**Set problem**
Answer with one number only: the number of lines that contain "each".

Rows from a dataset
##########
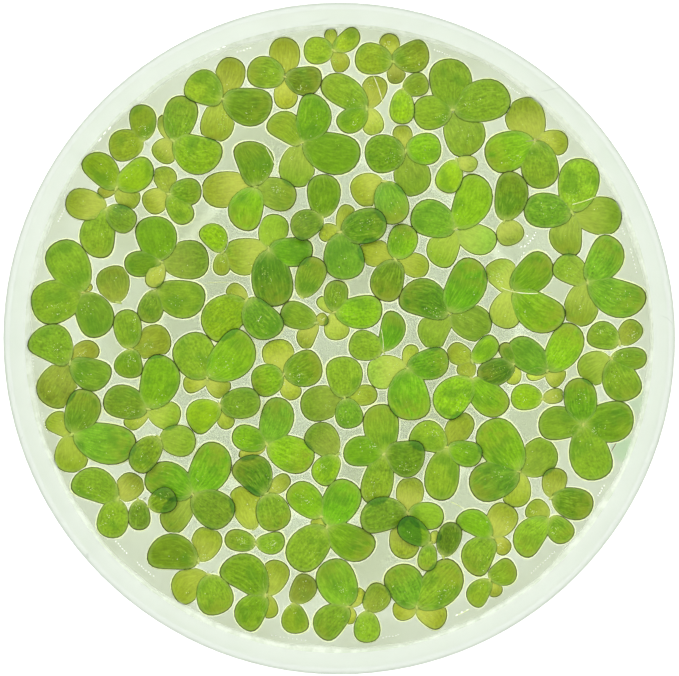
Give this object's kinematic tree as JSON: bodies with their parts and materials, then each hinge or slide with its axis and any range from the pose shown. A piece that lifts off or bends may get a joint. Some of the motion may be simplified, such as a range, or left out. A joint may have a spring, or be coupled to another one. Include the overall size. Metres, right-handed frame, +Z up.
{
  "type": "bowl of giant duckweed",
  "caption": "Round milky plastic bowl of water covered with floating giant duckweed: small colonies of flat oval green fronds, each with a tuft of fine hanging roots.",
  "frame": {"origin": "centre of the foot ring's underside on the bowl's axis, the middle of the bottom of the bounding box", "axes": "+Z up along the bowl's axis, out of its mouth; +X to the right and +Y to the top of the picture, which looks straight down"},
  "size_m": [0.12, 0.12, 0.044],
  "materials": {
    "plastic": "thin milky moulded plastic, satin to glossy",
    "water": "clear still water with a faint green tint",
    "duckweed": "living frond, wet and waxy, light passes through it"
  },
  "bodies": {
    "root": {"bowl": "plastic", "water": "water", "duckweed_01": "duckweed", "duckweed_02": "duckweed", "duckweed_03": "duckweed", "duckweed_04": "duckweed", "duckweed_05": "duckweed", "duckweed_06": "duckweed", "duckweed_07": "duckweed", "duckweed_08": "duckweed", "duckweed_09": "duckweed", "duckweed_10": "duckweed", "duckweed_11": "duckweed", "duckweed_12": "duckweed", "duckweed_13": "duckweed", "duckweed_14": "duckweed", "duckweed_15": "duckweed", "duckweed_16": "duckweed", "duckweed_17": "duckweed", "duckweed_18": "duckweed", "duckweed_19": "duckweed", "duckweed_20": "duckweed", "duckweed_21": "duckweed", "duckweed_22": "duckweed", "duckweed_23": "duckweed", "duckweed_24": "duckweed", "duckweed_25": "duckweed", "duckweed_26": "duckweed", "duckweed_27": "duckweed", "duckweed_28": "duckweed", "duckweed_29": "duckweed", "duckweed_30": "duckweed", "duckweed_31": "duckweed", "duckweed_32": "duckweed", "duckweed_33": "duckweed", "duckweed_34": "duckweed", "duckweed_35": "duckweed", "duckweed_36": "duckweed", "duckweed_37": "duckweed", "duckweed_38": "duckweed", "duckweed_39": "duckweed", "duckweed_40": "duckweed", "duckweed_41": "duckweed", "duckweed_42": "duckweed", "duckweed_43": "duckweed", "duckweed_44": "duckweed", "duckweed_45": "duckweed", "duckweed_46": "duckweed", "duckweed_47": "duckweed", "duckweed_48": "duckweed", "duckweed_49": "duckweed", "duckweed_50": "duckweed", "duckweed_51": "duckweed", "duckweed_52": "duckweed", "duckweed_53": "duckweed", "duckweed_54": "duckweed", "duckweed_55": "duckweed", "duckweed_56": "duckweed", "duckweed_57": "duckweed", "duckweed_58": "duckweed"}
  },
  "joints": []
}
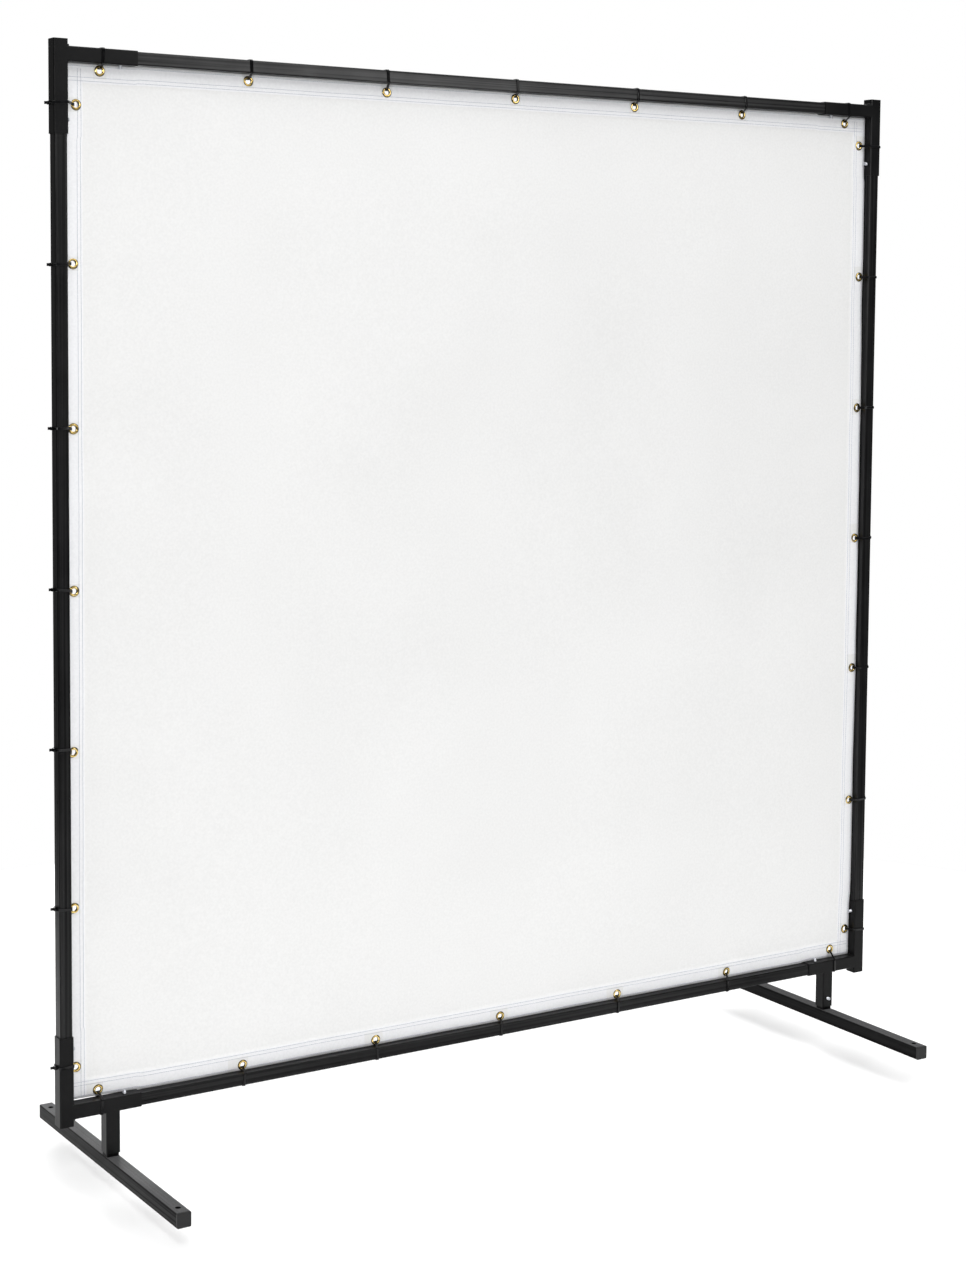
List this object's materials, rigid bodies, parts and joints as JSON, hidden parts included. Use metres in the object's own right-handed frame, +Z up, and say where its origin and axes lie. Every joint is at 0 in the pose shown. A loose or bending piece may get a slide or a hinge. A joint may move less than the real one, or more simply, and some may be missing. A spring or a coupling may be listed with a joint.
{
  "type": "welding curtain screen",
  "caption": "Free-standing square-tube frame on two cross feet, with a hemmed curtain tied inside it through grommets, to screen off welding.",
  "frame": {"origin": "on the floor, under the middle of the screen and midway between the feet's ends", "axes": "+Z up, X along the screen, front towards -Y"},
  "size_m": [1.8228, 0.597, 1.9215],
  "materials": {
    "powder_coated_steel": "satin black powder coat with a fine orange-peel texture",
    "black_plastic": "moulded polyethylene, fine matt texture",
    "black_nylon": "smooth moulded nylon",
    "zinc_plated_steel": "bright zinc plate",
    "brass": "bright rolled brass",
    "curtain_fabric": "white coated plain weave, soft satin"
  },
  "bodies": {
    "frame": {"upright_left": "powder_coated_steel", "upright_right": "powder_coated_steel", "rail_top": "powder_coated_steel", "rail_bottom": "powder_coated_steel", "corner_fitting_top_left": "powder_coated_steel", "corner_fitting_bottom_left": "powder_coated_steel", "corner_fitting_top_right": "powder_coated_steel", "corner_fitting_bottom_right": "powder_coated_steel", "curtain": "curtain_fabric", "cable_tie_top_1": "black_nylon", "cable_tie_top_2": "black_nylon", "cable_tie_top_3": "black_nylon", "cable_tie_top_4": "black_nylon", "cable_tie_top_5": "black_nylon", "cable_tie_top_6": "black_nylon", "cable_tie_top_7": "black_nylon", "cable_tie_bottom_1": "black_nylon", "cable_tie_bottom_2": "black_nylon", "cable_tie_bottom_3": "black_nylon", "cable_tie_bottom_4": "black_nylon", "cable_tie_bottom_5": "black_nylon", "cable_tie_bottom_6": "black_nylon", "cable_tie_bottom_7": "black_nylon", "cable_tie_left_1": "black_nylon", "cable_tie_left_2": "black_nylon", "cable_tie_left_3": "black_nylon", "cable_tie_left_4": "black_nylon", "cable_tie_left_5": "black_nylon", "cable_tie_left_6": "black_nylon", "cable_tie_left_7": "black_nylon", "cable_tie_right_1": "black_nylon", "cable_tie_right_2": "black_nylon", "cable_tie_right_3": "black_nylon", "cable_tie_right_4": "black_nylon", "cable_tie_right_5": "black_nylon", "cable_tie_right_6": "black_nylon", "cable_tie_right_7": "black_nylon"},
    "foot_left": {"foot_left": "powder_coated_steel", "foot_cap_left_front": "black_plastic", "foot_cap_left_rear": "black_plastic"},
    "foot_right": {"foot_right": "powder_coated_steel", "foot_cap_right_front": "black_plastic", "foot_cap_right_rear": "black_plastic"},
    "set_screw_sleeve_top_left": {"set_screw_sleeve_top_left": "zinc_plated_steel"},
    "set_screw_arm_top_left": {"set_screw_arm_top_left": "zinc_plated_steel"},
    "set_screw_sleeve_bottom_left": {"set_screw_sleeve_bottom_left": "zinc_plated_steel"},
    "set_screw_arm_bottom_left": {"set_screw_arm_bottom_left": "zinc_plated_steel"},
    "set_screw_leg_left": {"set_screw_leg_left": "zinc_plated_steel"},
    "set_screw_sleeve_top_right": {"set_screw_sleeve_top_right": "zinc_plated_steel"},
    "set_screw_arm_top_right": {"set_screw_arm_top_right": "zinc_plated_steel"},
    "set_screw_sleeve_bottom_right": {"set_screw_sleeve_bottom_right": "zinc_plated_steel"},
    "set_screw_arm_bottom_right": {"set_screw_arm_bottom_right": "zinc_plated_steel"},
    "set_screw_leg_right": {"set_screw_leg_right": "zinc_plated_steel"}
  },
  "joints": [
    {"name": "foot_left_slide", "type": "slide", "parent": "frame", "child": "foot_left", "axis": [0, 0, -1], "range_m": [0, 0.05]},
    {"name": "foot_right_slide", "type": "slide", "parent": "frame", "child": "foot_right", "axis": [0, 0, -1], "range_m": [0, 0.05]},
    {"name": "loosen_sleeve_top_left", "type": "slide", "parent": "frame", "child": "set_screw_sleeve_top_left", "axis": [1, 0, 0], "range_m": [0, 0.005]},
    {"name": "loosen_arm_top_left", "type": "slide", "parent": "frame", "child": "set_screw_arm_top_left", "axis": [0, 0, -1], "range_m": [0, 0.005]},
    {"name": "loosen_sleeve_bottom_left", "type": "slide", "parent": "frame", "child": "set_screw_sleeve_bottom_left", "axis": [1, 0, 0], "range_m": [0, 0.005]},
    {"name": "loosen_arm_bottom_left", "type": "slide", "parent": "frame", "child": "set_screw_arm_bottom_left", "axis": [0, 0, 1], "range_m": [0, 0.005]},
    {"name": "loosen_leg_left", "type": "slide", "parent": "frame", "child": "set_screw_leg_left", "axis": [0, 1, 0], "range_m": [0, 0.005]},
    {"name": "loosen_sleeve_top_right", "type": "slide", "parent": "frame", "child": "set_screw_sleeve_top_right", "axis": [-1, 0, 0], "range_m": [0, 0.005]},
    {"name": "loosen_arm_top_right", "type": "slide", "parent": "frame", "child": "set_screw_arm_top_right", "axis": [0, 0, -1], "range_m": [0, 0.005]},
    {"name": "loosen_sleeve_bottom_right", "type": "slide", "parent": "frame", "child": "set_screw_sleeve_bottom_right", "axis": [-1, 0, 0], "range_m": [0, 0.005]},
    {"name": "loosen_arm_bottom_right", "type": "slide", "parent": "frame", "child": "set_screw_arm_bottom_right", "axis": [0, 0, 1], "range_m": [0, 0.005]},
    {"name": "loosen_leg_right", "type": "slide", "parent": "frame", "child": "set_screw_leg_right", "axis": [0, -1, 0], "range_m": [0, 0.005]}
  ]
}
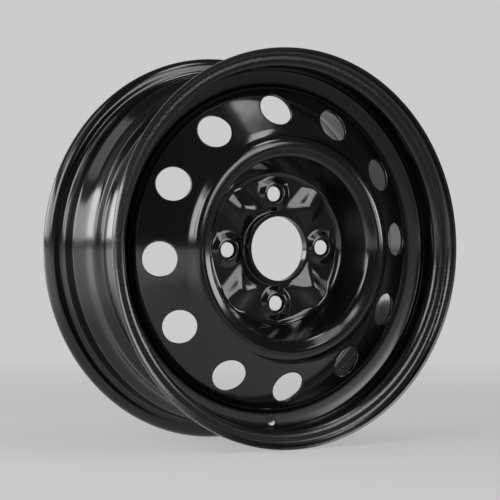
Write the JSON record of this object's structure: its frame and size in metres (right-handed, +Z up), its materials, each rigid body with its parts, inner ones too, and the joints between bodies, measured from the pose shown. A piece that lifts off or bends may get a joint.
##########
**Full solution**
3